Memories? Are we talking about the kind of Intellego Divination I spoke above, the one which is perfectly RAW, in which you interrogate, say, a tree for its memories about what happened in a given place, memories which may have faded, or do we actually break the limit of time and look into the actual past?

Because, from what I know, the past doesn't fade, nor does it have anything to do with Memory.

From what I see, you're all saying "I break the limit of time", and then throwing left and right limitations that make your scrying work mostly like actual Ars divination...
Breaking the limit of time on intellego spells means that you can see another time, past or future, just like you can see another place. That is, perfectly well, thank you.
It does NOT mean that you make guesses based on the current state of events or how someone actually feels now. Which is mostly what Hermetic Divination does. Which is all that any storyguide can actually do IRL, unless being a Death Note level manipulative genius, or railroading his players.
Nor does it means that you interrogate a place's "memories". Which basic intellego magic lets you do when you talk to a fire, a plant, a rock (Ok, it can lie, but this is solvable)...
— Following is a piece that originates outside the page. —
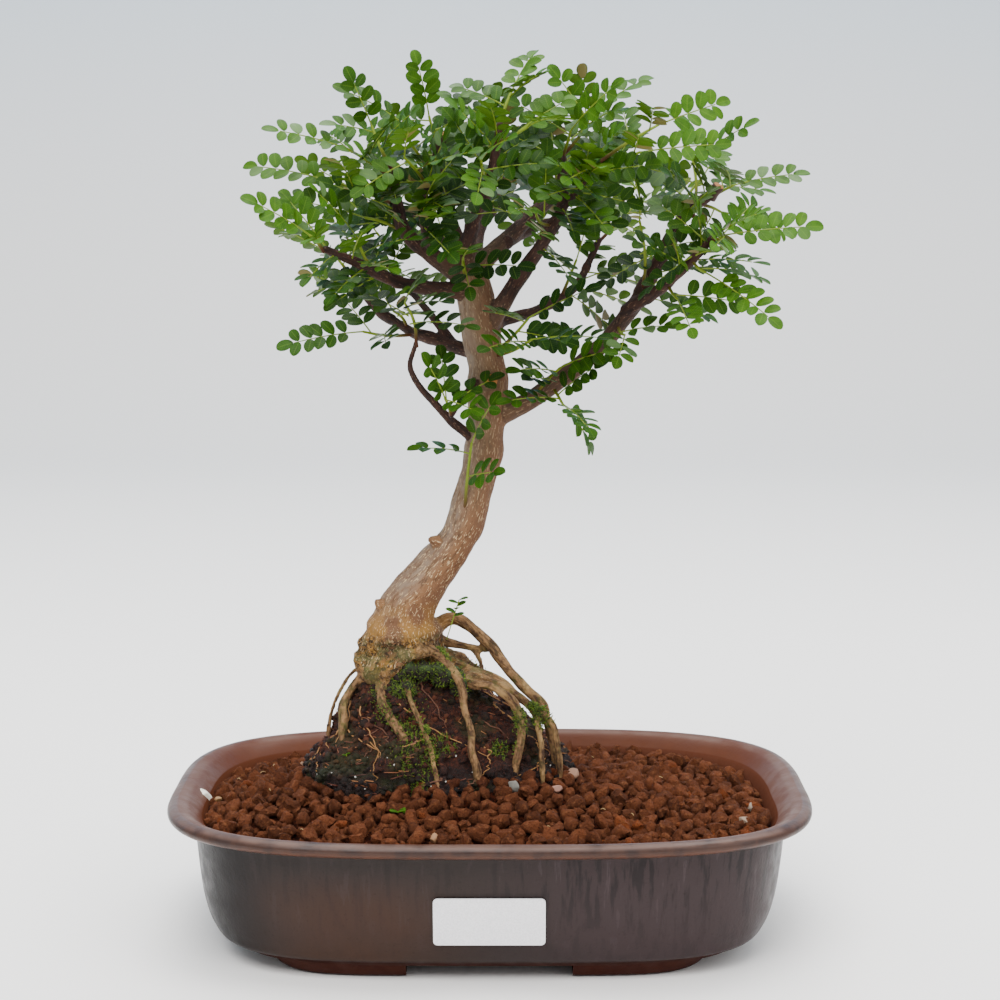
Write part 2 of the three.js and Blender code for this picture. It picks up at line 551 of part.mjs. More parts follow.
/** Points along every wooden route with the radius there, for keeping leaves clear of them. */
function woodMarks() {
  return [TRUNK, ...BRANCHES].flatMap(({ route, radii }) => {
    const curve = curveOf(route);
    const count = Math.ceil(curve.getLength() / WOOD_MARK_EVERY);
    return Array.from({ length: count + 1 }, (_, i) => ({
      point: curve.getPoint(i / count),
      room: radiusAt(radii, i / count) + WOOD_CLEARANCE,
    }));
  });
}

/** How far up its shoot a leaf's facet starts, or that plus a part of the facet. */
function shootShare(leaf, leaves, part) {
  return BARE_SHOOT_SHARE + ((1 - BARE_SHOOT_SHARE) * (leaf + part)) / Math.max(leaves - 1, 1);
}

/** Where a leaf stands: its root, its way out, its upper side, its length and its droop. */
function leafPlace(spray, order, leaf, attempt) {
  const seed = order * SEEDS_PER_SPRAY + leaf * SEEDS_PER_LEAF;
  const base = new THREE.Vector3(...spray.base);
  const tip = new THREE.Vector3(...spray.tip);
  const along = tip.clone().sub(base).normalize();
  const last = leaf === spray.leaves - 1;
  const share = last ? 1 : shootShare(leaf, spray.leaves, 0.5);
  const detour = Math.ceil(attempt / 2) * (attempt % 2 ? TURN.perTry : -TURN.perTry);
  const side = new THREE.Vector3(-along.y, along.x, 0);
  if (side.length() < UPRIGHT_SHOOT_BELOW) {
    side.set(1, 0, 0);
  }
  side.normalize().applyAxisAngle(along, leaf * GOLDEN_ANGLE + TURN.wander * draw(seed) + detour);
  const spread = last
    ? END_SPREAD.least + END_SPREAD.perTry * attempt
    : SPREAD.least + SPREAD.wander * draw(seed + 1) + SPREAD.perTry * attempt;
  const way = along.multiplyScalar(Math.cos(spread)).addScaledVector(side, Math.sin(spread));
  way.z = way.z * LEVELLING.keep + LEVELLING.rise;
  way.normalize();
  const root = base.lerp(tip, share);
  const front = root.y < FRONT_LEAVES_TO_Y ? -1 : 1;
  const up = new THREE.Vector3(LEAF_LEAN.x * root.x, LEAF_LEAN.y * front, LEAF_LEAN.z);
  up.addScaledVector(way, -up.dot(way)).normalize();
  up.applyAxisAngle(way, (draw(seed + 2) - 0.5) * LEAF_ROLL);
  return {
    root,
    way,
    up,
    across: new THREE.Vector3().crossVectors(up, way),
    length: spray.length * (LENGTH.least + LENGTH.wander * draw(seed + 3)) * (1 + LENGTH.perTry * attempt),
    droop: DROOP.least + DROOP.wander * draw(seed + 4),
  };
}

/** A point of a leaf, at a share of its length and a distance across it. */
function leafPoint({ root, way, up, across, length, droop }, share, aside) {
  return root.clone()
    .addScaledVector(way, length * share)
    .addScaledVector(up, -length * droop * share ** 2 + Math.abs(aside) * LEAFLET_LIFT)
    .addScaledVector(across, aside);
}

/** Sample points over a leaf, for keeping leaves apart. */
function leafMarks(place) {
  const reach = LEAFLET_REACH * LEAF_MARK_REACH;
  return LEAF_MARK_SHARES.flatMap((share) => (
    [-reach, 0, reach].map((aside) => leafPoint(place, share, share === 1 ? aside / 2 : aside))
  ));
}

/** How much free room a leaf has, in mm, beyond what it needs. */
function roomRound(place, leafTaken, wood) {
  let room = Infinity;
  for (const mark of leafMarks(place)) {
    for (const other of leafTaken) {
      room = Math.min(room, mark.distanceTo(other) - LEAF_CLEARANCE);
    }
    for (const other of wood) {
      room = Math.min(room, mark.distanceTo(other.point) - other.room);
    }
    room = Math.min(room, CANOPY_LIMIT.x - Math.abs(mark.x), CANOPY_LIMIT.y - Math.abs(mark.y));
    room = Math.min(room, CANOPY_LIMIT.top - mark.z);
  }
  return room;
}

/** Places every leaf of every spray, turning each one until it is clear of wood and of other leaves. */
function placeLeaves() {
  const wood = woodMarks();
  const taken = [];
  Object.values(SPRAYS).forEach(({ base, tip }) => {
    for (const share of SHOOT_MARK_SHARES) {
      taken.push(new THREE.Vector3(...base).lerp(new THREE.Vector3(...tip), share));
    }
  });
  return Object.entries(SPRAYS).map(([name, spray], order) => {
    const leaves = [];
    for (let leaf = spray.leaves - 1; leaf >= 0; leaf -= 1) {
      let best = null;
      for (let attempt = 0; attempt < LEAF_TRIES; attempt += 1) {
        const place = leafPlace(spray, order, leaf, attempt);
        const room = roomRound(place, taken, wood);
        if (!best || room > best.room) {
          best = { place, room };
        }
        if (room > 0) {
          break;
        }
      }
      leaves.unshift(best.place);
      taken.push(...leafMarks(best.place));
    }
    return { name, spray, leaves };
  });
}

/**
 * A pinnate leaf as one thin arched blade whose outline is cut to the rib between its leaflets.
 * Its root end is left open, and its four corners there are listed counter-clockwise seen from the tip.
 */
function leafBlade(place, pairs) {
  const outline = [];
  const edge = (share, aside) => {
    outline.push(leafPoint(place, share, aside), leafPoint(place, share, -aside));
  };
  const step = (LAST_PAIR_SHARE - LEAF_STALK_SHARE) / pairs;
  const faces = [];
  edge(LEAF_STALK_SHARE, RACHIS_HALF_WIDTH);
  for (let pair = 0; pair < pairs; pair += 1) {
    const here = LEAF_STALK_SHARE + pair * step;
    const reach = LEAFLET_REACH * (pair === 0 ? FIRST_PAIR_REACH : 1);
    edge(here + step * LEAFLET_NEAR.share, reach * LEAFLET_NEAR.reach);
    edge(here + step * LEAFLET_FAR.share, reach * LEAFLET_FAR.reach);
    edge(here + step, RACHIS_HALF_WIDTH);
    const [notch, rear, front, next] = [0, 1, 2, 3].map((row) => 2 * (3 * pair + row));
    faces.push([notch, rear, front], [notch, front, next]);
    faces.push([notch + 1, front + 1, rear + 1], [notch + 1, next + 1, front + 1]);
    faces.push([notch, next, next + 1], [notch, next + 1, notch + 1]);
  }
  edge(END_LEAFLET.share, LEAFLET_REACH * END_LEAFLET.reach);
  const end = 6 * pairs;
  const tip = end + 4;
  faces.push([end, end + 2, end + 1], [end + 1, end + 2, end + 3], [end + 2, tip, end + 3]);
  const top = [...outline, leafPoint(place, END_LEAFLET.tip, 0)];
  const count = top.length;
  const under = top.map((point) => point.clone().addScaledVector(place.up, -LEAF_THICKNESS));
  const index = faces.flatMap(([one, two, three]) => (
    [one, three, two, one + count, two + count, three + count]
  ));
  for (let row = 0; row + 2 < count; row += 1) {
    const [here, next] = row % 2 ? [row + 2, row] : [row, row + 2];
    index.push(here, next, next + count, here, next + count, here + count);
  }
  index.push(tip, tip - 1, tip - 1 + count, tip, tip - 1 + count, tip + count);
  return { points: [...top, ...under], index, root: [count, 0, 1, count + 1] };
}

/** Joins two loops of four corners with side walls, turned to where the walls are shortest. */
function wallsBetween(points, inner, outer) {
  const turned = [0, 1, 2, 3].map((turn) => outer.map((_, i) => outer[(i + turn) % 4]));
  const spanOf = (loop) => (
    loop.reduce((sum, corner, i) => sum + points[corner].distanceTo(points[inner[i]]), 0)
  );
  const loop = turned.reduce((best, other) => (spanOf(other) < spanOf(best) ? other : best));
  return inner.flatMap((here, i) => {
    const next = (i + 1) % 4;
    return [here, inner[next], loop[next], here, loop[next], loop[i]];
  });
}

/** One spray: a square shoot whose side facets and end each grow out into a leaf. */
function spraySolid({ spray, leaves }, woodRoom) {
  const base = new THREE.Vector3(...spray.base);
  const tip = new THREE.Vector3(...spray.tip);
  const along = tip.clone().sub(base).normalize();
  const side = leaves[0].across.clone().addScaledVector(along, -leaves[0].across.dot(along)).normalize();
  const other = new THREE.Vector3().crossVectors(along, side);
  const points = [];
  const index = [0, 2, 1, 0, 3, 2];
  const shares = [0, ...leaves.map((_, leaf) => shootShare(leaf, leaves.length, 0))];
  for (const share of shares) {
    const radius = SHOOT_RADIUS * (1 - SHOOT_TAPER * share);
    for (let corner = 0; corner < 4; corner += 1) {
      const turn = (Math.PI / 2) * (corner - 0.5);
      points.push(base.clone().lerp(tip, share)
        .addScaledVector(side, radius * Math.cos(turn))
        .addScaledVector(other, radius * Math.sin(turn)));
    }
  }
  const facets = shares.slice(1).map((_, ring) => [0, 1, 2, 3].map((corner) => {
    const here = 4 * ring + corner;
    const next = 4 * ring + (corner + 1) % 4;
    return { loop: [here, next, next + 4, here + 4], facing: [side, other][corner % 2].clone() };
  }));
  facets.forEach((ring) => ring.slice(2).forEach(({ facing }) => facing.negate()));
  const end = 4 * leaves.length;
  leaves.forEach((place, leaf) => {
    const blade = leafBlade(place, spray.pairs);
    const first = points.length;
    points.push(...blade.points);
    index.push(...blade.index.map((corner) => corner + first));
    const root = blade.root.map((corner) => corner + first);
    if (leaf === leaves.length - 1) {
      index.push(...wallsBetween(points, [end, end + 1, end + 2, end + 3], root));
      return;
    }
    const ring = facets[leaf + 1];
    const facet = ring.reduce((best, another) => (
      another.facing.dot(place.way) > best.facing.dot(place.way) ? another : best
    ));
    facet.taken = true;
    index.push(...wallsBetween(points, facet.loop, root));
  });
  for (const { loop: [one, two, three, four] } of facets.flat().filter(({ taken }) => !taken)) {
    index.push(one, two, three, one, three, four);
  }
  const geometry = new THREE.BufferGeometry();
  const positions = points.flatMap((point) => point.toArray());
  geometry.setAttribute("position", new THREE.Float32BufferAttribute(positions, 3));
  geometry.setIndex(index);
  return largestBody(solidOf(geometry).subtract(woodRoom));
}

const woodRoom = woodSolid(FIT_GAP);
addPiece("pot", potSolid(), GLAZE);
addPiece("drain_screen_left", screenSolid(-1), MESH_PLASTIC);
addPiece("drain_screen_right", screenSolid(1), MESH_PLASTIC);
addPiece("label_blank", labelSolid(), LABEL_PAPER);
addPiece("soil_bed", soilSolid(peatSolid(FIT_GAP), woodRoom), CLAY_GRANULE);
addPiece("peat_mound", largestBody(peatSolid(0).subtract(woodRoom)), PEAT);
addPiece("trunk_branches_roots", woodSolid(0), BARK);
for (const placed of placeLeaves()) {
  addPiece(`leaf_spray_${placed.name}`, spraySolid(placed, woodRoom), LEAF_GREEN);
}

export default bonsai;
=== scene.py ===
"""Japanese pepper bonsai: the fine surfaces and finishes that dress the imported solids.

Shape functions work in millimetres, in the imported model's frame: +Z up, the front faces -Y, and the
origin lies on the standing plane under the middle of the pot. Angles are in radians.
"""

import bpy
import numpy as np
from bpy.props import FloatProperty, FloatVectorProperty, IntProperty, PointerProperty
from bpy.types import Operator, Panel, PropertyGroup
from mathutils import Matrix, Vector


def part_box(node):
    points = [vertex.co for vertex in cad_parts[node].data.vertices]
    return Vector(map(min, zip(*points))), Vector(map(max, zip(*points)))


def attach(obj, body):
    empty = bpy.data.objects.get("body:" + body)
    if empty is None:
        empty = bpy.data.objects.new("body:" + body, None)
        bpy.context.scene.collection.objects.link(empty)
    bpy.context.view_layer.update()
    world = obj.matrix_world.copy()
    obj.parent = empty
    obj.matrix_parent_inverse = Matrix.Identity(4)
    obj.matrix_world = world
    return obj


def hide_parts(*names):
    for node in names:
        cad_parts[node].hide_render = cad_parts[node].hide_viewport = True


bl_info = {
    "name": "Japanese Pepper Bonsai",
    "version": (1, 0, 0),
    "blender": (4, 5, 0),
    "location": "View3D > Sidebar > Bonsai",
    "description": "Grows a pepper-leaf bonsai with its roots, soil and glazed pot",
    "category": "Add Mesh",
}

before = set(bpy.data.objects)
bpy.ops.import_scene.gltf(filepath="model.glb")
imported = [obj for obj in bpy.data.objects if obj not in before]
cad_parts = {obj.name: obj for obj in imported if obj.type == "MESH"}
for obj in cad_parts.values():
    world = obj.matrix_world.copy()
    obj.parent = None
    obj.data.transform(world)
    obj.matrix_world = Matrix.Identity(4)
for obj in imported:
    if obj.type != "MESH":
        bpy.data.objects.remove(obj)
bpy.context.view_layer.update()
MM = 0.001
# Half length and half depth of the rim.
HALF_LENGTH, HALF_DEPTH = 125.0, 92.5

# Pot: how far each ring lies inside the rim's half length and half depth, its height and squareness.
POT_TURNS = 192
POT_EDGE_ANGLE = np.radians(38)
CORNER_POWER = 3.4
POT_PROFILE = np.array([
    (27, 20, 5, 4.2), (27, 18.2, 6.8, 4.2), (22, 17, 7.3, 4.2), (19.6, 16.1, 8.6, 4.1),
    (17.3, 15, 11, 3.8), (15.6, 13.9, 14, 3.7), (14.2, 12.7, 18, 3.6), (12.9, 11.5, 23, 3.5),
    (11.9, 10.4, 29, 3.4), (11, 9.3, 38, 3.4), (10.3, 8.4, 46, 3.4), (9.9, 7.9, 49.3, 3.4),
    (8.4, 6.7, 50.2, 3.4), (4.8, 3.9, 50.4, 3.4), (2.3, 1.9, 50.9, 3.4), (0.6, 0.5, 51.9, 3.4),
    (-0.1, -0.1, 53.2, 3.4), (0.2, 0.2, 54.4, 3.4), (1.5, 1.3, 55.6, 3.4), (3.7, 3.3, 56.2, 3.4),
    (6.3, 5.4, 55.6, 3.4), (9, 7.5, 54, 3.4), (11.4, 9.4, 51.8, 3.4), (14, 11.5, 49, 3.4),
    (16.4, 13.6, 42.6, 3.4), (18.5, 15.5, 36, 3.4), (20.9, 17.8, 27, 3.4), (23, 20, 18, 3.4),
    (26, 23, 13, 3.4), (30, 27, 12, 3.4),
], float)
INNER_WALL = np.array([(30, 27, 12), (23, 20, 18), (18.5, 15.5, 36), (14, 11.5, 49), (9, 7.5, 54)], float)
UNDERSIDE_Z = 5.0
FLOOR_TOP_Z = 12.0
FOOT_TOP_Z = 5.6
FOOT_POWER = 6.0
FOOT_RING_TOP = (38.0, 20.5)
FOOT_RING_BOTTOM = (43.0, 23.0)
FOOT_GAP_HALF = (31.0, 25.0)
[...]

Not to be rude but where do you read that? I don't recall seeing anything whatsoever in the rules that says that.

Fixer, none of us was removing the limit of time, just showing how we have used augury in our sagas. In fact I was not evern aware that eyes of the past did not exist in 5th edition (haven't checked now either), so don't nbeat a dead horse. We basically agree here :slight_smile:

Cheers,
Xavi

Scrying the past is still possible under 5th edition rules. All you need is a witness whose memories you can read (as opposed to just talking to them). A nearby tree, or the table in the room will do. According to TOME, these can see and hear.

I'm currently in a campaign in which someone is good at perception and uses premonitions all the time. The storyguide deals with it quite cleverly so far, but it is certainly a challenge and has the potential to ruin surprises.